:: Provided data ::

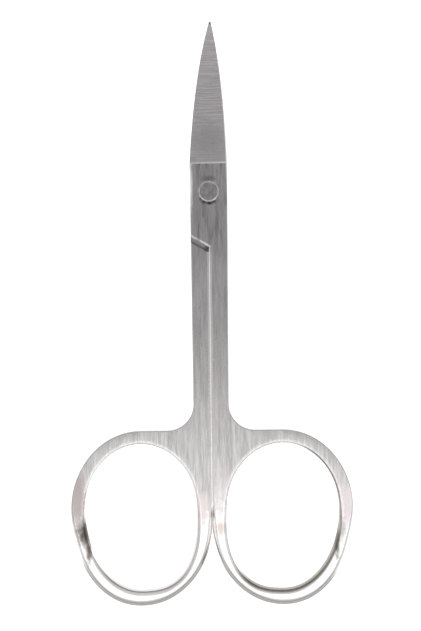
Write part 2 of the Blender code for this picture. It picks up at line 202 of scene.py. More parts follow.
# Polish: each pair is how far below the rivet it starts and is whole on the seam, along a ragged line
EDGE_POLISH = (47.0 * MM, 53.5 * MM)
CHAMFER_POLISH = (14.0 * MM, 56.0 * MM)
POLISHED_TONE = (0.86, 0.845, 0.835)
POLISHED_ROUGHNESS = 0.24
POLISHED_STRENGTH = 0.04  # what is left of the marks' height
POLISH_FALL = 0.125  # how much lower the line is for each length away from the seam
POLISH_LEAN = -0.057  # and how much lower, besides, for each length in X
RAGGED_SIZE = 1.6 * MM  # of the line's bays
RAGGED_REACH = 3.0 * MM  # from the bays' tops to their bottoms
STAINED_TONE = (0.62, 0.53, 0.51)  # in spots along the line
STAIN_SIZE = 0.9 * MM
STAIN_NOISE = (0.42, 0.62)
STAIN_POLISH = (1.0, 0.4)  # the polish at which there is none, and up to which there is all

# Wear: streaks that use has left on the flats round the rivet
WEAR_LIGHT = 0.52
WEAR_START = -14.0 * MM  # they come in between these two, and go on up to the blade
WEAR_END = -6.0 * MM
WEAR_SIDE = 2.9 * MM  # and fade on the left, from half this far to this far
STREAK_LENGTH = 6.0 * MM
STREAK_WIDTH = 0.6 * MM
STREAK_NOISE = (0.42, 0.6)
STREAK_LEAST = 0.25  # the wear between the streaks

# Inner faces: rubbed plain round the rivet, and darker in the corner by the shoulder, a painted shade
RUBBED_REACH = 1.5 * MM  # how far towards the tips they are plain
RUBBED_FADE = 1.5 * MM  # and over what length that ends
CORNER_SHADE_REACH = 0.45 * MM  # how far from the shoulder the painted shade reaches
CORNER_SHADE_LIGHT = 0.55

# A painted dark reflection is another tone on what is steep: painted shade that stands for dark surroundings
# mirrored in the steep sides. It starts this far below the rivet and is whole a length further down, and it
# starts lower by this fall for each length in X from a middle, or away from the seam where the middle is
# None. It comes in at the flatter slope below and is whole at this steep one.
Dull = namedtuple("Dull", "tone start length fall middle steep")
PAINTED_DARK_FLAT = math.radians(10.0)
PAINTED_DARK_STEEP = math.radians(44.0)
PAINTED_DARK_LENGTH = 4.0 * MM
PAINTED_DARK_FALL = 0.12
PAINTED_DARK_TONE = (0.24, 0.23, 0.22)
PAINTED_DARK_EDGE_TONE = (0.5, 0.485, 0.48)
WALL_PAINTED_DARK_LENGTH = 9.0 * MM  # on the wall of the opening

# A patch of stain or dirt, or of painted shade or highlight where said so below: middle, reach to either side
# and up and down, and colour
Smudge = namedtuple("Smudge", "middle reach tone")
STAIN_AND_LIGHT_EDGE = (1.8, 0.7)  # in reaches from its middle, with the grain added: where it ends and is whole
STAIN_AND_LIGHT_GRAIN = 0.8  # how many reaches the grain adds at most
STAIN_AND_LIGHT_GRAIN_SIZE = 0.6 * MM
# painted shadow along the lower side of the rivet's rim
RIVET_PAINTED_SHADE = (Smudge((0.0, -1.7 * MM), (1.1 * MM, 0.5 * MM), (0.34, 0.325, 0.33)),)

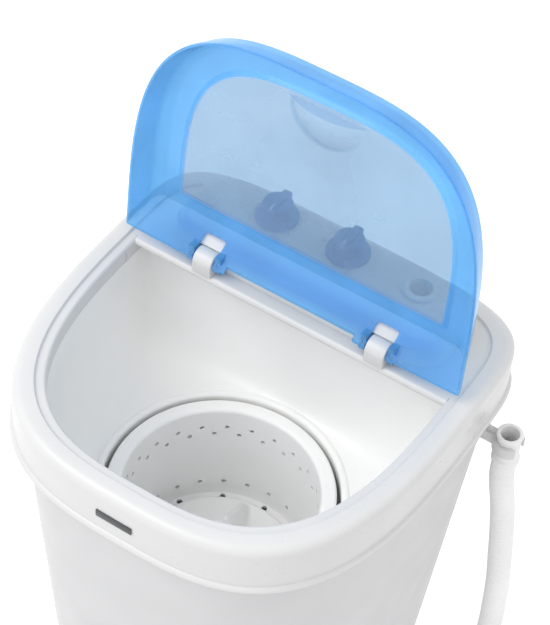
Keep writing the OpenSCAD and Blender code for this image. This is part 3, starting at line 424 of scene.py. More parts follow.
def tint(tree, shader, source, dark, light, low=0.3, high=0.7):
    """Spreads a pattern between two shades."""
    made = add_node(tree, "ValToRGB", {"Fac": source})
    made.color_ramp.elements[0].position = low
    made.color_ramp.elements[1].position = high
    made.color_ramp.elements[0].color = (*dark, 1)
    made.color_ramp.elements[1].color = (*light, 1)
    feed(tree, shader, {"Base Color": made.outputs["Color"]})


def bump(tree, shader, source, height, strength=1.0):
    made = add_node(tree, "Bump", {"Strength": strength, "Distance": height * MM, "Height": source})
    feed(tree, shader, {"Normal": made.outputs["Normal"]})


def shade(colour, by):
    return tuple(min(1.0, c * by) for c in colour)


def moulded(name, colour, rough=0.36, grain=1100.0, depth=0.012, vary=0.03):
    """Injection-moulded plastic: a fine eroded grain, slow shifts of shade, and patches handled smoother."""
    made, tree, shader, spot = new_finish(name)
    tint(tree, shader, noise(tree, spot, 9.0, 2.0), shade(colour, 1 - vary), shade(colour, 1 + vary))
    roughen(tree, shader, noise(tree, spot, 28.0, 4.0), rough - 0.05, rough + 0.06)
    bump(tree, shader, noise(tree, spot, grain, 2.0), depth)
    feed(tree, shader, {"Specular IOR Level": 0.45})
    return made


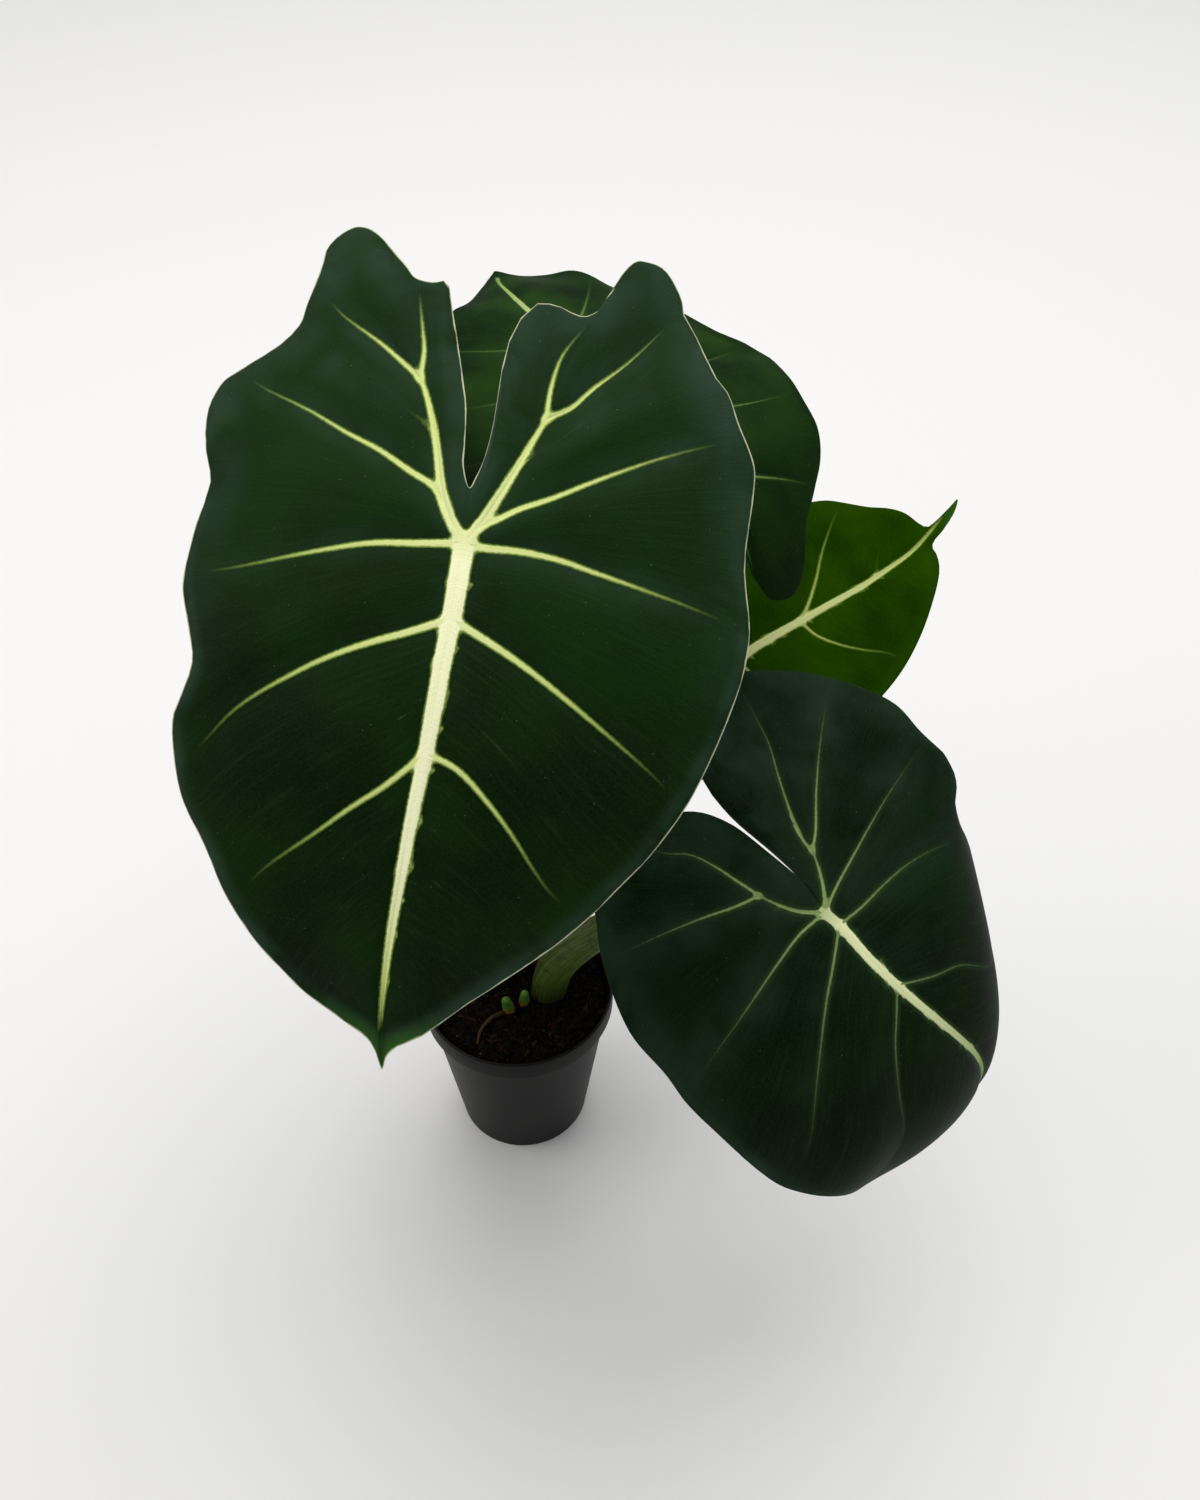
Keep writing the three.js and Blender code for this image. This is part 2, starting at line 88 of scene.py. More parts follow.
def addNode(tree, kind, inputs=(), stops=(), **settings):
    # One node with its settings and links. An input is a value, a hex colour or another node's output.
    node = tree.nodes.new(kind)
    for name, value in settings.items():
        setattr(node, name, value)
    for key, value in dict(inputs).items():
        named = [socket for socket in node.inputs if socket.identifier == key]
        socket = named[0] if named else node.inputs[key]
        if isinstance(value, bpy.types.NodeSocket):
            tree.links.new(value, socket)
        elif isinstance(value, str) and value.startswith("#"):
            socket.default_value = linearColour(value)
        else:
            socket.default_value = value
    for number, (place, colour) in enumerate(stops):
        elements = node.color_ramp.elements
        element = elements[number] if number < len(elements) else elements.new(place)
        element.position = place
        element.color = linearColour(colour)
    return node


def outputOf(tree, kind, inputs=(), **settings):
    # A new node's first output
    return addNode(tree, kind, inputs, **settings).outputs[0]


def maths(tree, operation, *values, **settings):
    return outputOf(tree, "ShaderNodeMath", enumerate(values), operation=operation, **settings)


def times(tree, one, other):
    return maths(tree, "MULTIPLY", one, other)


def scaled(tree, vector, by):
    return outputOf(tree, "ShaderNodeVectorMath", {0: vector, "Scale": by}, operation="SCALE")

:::

Produce an exact copy of every entry above.

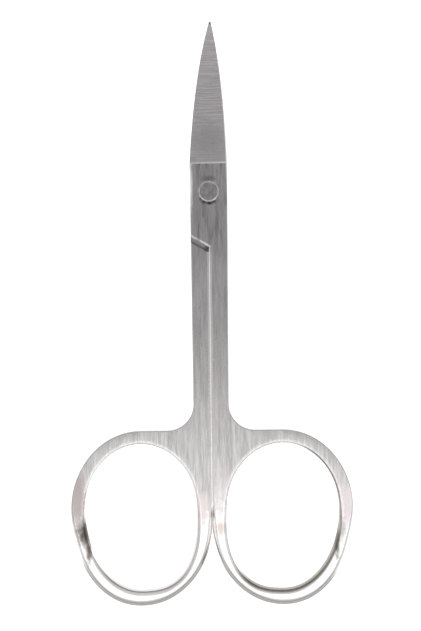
Write part 2 of the Blender code for this picture. It picks up at line 202 of scene.py. More parts follow.
# Polish: each pair is how far below the rivet it starts and is whole on the seam, along a ragged line
EDGE_POLISH = (47.0 * MM, 53.5 * MM)
CHAMFER_POLISH = (14.0 * MM, 56.0 * MM)
POLISHED_TONE = (0.86, 0.845, 0.835)
POLISHED_ROUGHNESS = 0.24
POLISHED_STRENGTH = 0.04  # what is left of the marks' height
POLISH_FALL = 0.125  # how much lower the line is for each length away from the seam
POLISH_LEAN = -0.057  # and how much lower, besides, for each length in X
RAGGED_SIZE = 1.6 * MM  # of the line's bays
RAGGED_REACH = 3.0 * MM  # from the bays' tops to their bottoms
STAINED_TONE = (0.62, 0.53, 0.51)  # in spots along the line
STAIN_SIZE = 0.9 * MM
STAIN_NOISE = (0.42, 0.62)
STAIN_POLISH = (1.0, 0.4)  # the polish at which there is none, and up to which there is all

# Wear: streaks that use has left on the flats round the rivet
WEAR_LIGHT = 0.52
WEAR_START = -14.0 * MM  # they come in between these two, and go on up to the blade
WEAR_END = -6.0 * MM
WEAR_SIDE = 2.9 * MM  # and fade on the left, from half this far to this far
STREAK_LENGTH = 6.0 * MM
STREAK_WIDTH = 0.6 * MM
STREAK_NOISE = (0.42, 0.6)
STREAK_LEAST = 0.25  # the wear between the streaks

# Inner faces: rubbed plain round the rivet, and darker in the corner by the shoulder, a painted shade
RUBBED_REACH = 1.5 * MM  # how far towards the tips they are plain
RUBBED_FADE = 1.5 * MM  # and over what length that ends
CORNER_SHADE_REACH = 0.45 * MM  # how far from the shoulder the painted shade reaches
CORNER_SHADE_LIGHT = 0.55

# A painted dark reflection is another tone on what is steep: painted shade that stands for dark surroundings
# mirrored in the steep sides. It starts this far below the rivet and is whole a length further down, and it
# starts lower by this fall for each length in X from a middle, or away from the seam where the middle is
# None. It comes in at the flatter slope below and is whole at this steep one.
Dull = namedtuple("Dull", "tone start length fall middle steep")
PAINTED_DARK_FLAT = math.radians(10.0)
PAINTED_DARK_STEEP = math.radians(44.0)
PAINTED_DARK_LENGTH = 4.0 * MM
PAINTED_DARK_FALL = 0.12
PAINTED_DARK_TONE = (0.24, 0.23, 0.22)
PAINTED_DARK_EDGE_TONE = (0.5, 0.485, 0.48)
WALL_PAINTED_DARK_LENGTH = 9.0 * MM  # on the wall of the opening

# A patch of stain or dirt, or of painted shade or highlight where said so below: middle, reach to either side
# and up and down, and colour
Smudge = namedtuple("Smudge", "middle reach tone")
STAIN_AND_LIGHT_EDGE = (1.8, 0.7)  # in reaches from its middle, with the grain added: where it ends and is whole
STAIN_AND_LIGHT_GRAIN = 0.8  # how many reaches the grain adds at most
STAIN_AND_LIGHT_GRAIN_SIZE = 0.6 * MM
# painted shadow along the lower side of the rivet's rim
RIVET_PAINTED_SHADE = (Smudge((0.0, -1.7 * MM), (1.1 * MM, 0.5 * MM), (0.34, 0.325, 0.33)),)

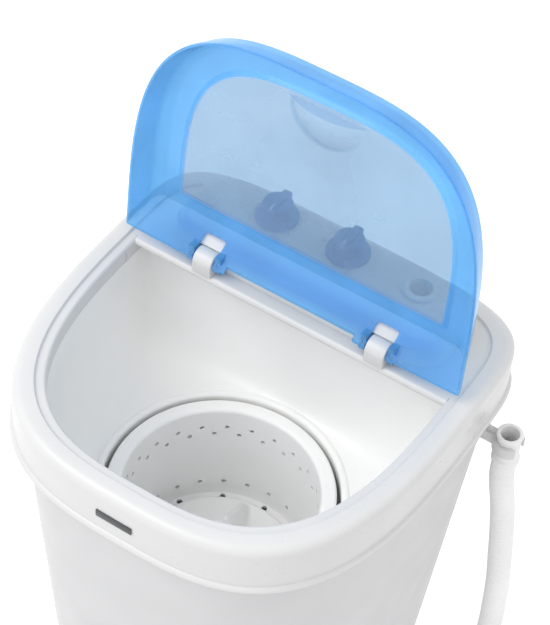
Keep writing the OpenSCAD and Blender code for this image. This is part 3, starting at line 424 of scene.py. More parts follow.
def tint(tree, shader, source, dark, light, low=0.3, high=0.7):
    """Spreads a pattern between two shades."""
    made = add_node(tree, "ValToRGB", {"Fac": source})
    made.color_ramp.elements[0].position = low
    made.color_ramp.elements[1].position = high
    made.color_ramp.elements[0].color = (*dark, 1)
    made.color_ramp.elements[1].color = (*light, 1)
    feed(tree, shader, {"Base Color": made.outputs["Color"]})


def bump(tree, shader, source, height, strength=1.0):
    made = add_node(tree, "Bump", {"Strength": strength, "Distance": height * MM, "Height": source})
    feed(tree, shader, {"Normal": made.outputs["Normal"]})


def shade(colour, by):
    return tuple(min(1.0, c * by) for c in colour)


def moulded(name, colour, rough=0.36, grain=1100.0, depth=0.012, vary=0.03):
    """Injection-moulded plastic: a fine eroded grain, slow shifts of shade, and patches handled smoother."""
    made, tree, shader, spot = new_finish(name)
    tint(tree, shader, noise(tree, spot, 9.0, 2.0), shade(colour, 1 - vary), shade(colour, 1 + vary))
    roughen(tree, shader, noise(tree, spot, 28.0, 4.0), rough - 0.05, rough + 0.06)
    bump(tree, shader, noise(tree, spot, grain, 2.0), depth)
    feed(tree, shader, {"Specular IOR Level": 0.45})
    return made


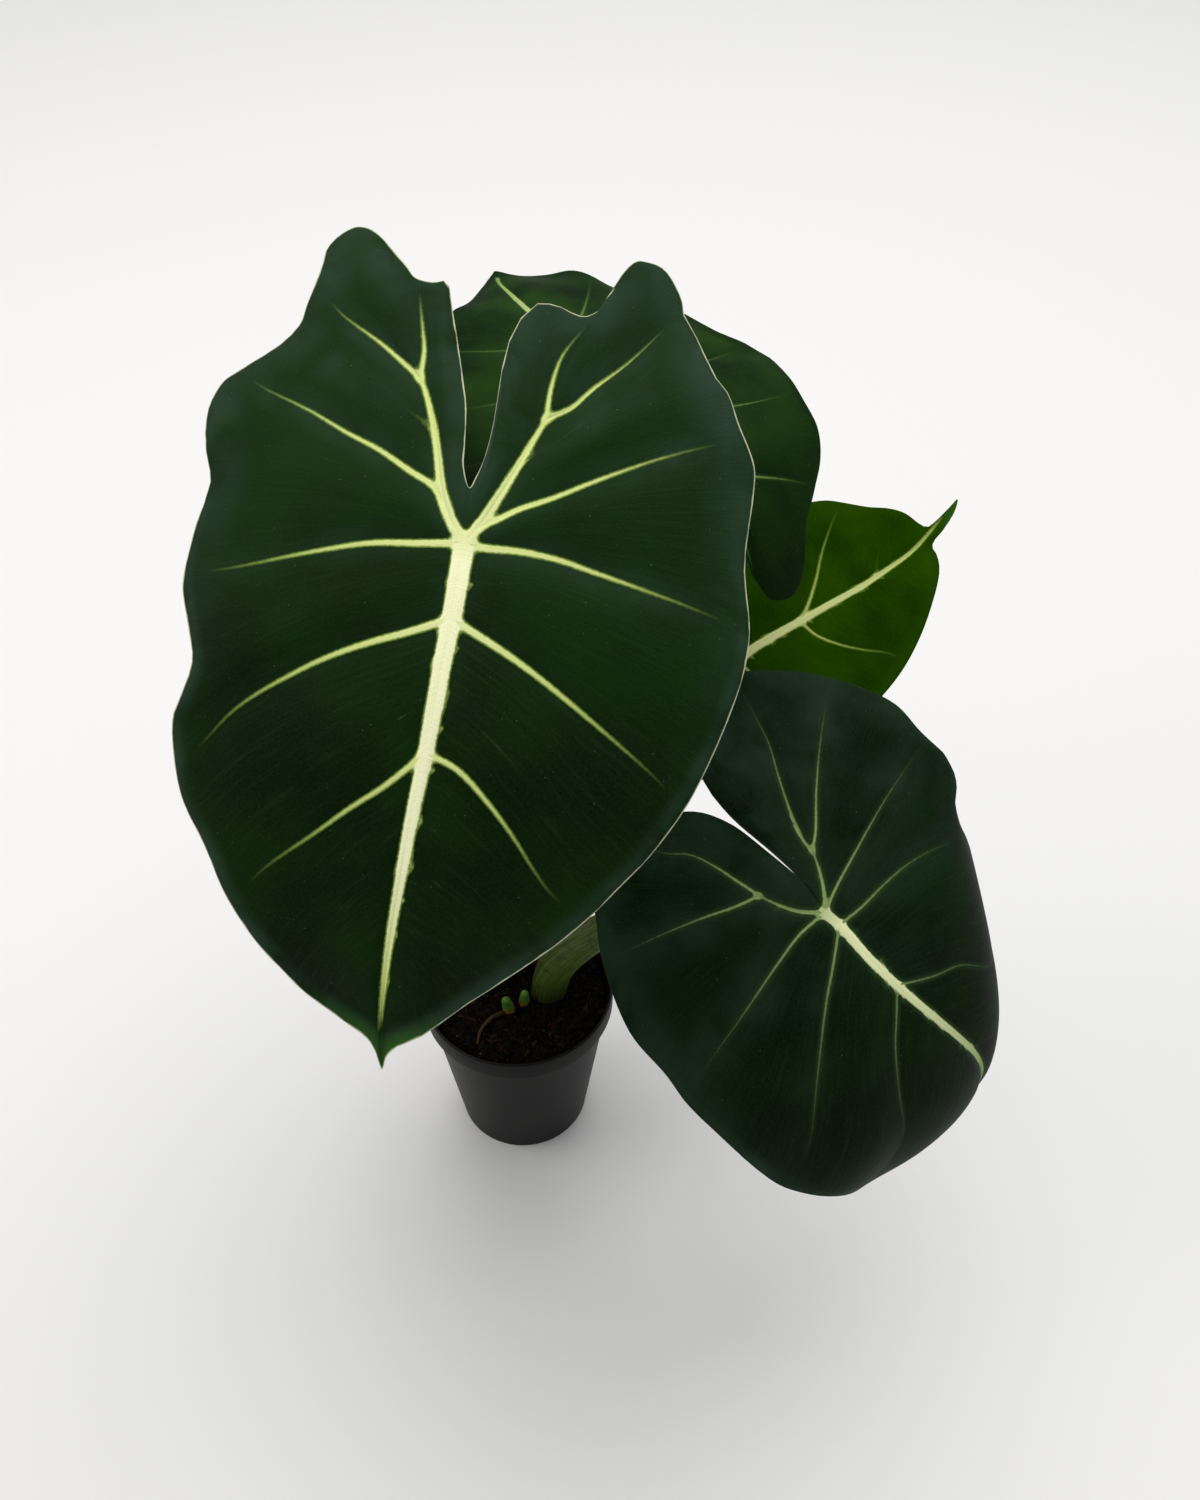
Keep writing the three.js and Blender code for this image. This is part 2, starting at line 88 of scene.py. More parts follow.
def addNode(tree, kind, inputs=(), stops=(), **settings):
    # One node with its settings and links. An input is a value, a hex colour or another node's output.
    node = tree.nodes.new(kind)
    for name, value in settings.items():
        setattr(node, name, value)
    for key, value in dict(inputs).items():
        named = [socket for socket in node.inputs if socket.identifier == key]
        socket = named[0] if named else node.inputs[key]
        if isinstance(value, bpy.types.NodeSocket):
            tree.links.new(value, socket)
        elif isinstance(value, str) and value.startswith("#"):
            socket.default_value = linearColour(value)
        else:
            socket.default_value = value
    for number, (place, colour) in enumerate(stops):
        elements = node.color_ramp.elements
        element = elements[number] if number < len(elements) else elements.new(place)
        element.position = place
        element.color = linearColour(colour)
    return node


def outputOf(tree, kind, inputs=(), **settings):
    # A new node's first output
    return addNode(tree, kind, inputs, **settings).outputs[0]


def maths(tree, operation, *values, **settings):
    return outputOf(tree, "ShaderNodeMath", enumerate(values), operation=operation, **settings)


def times(tree, one, other):
    return maths(tree, "MULTIPLY", one, other)


def scaled(tree, vector, by):
    return outputOf(tree, "ShaderNodeVectorMath", {0: vector, "Scale": by}, operation="SCALE")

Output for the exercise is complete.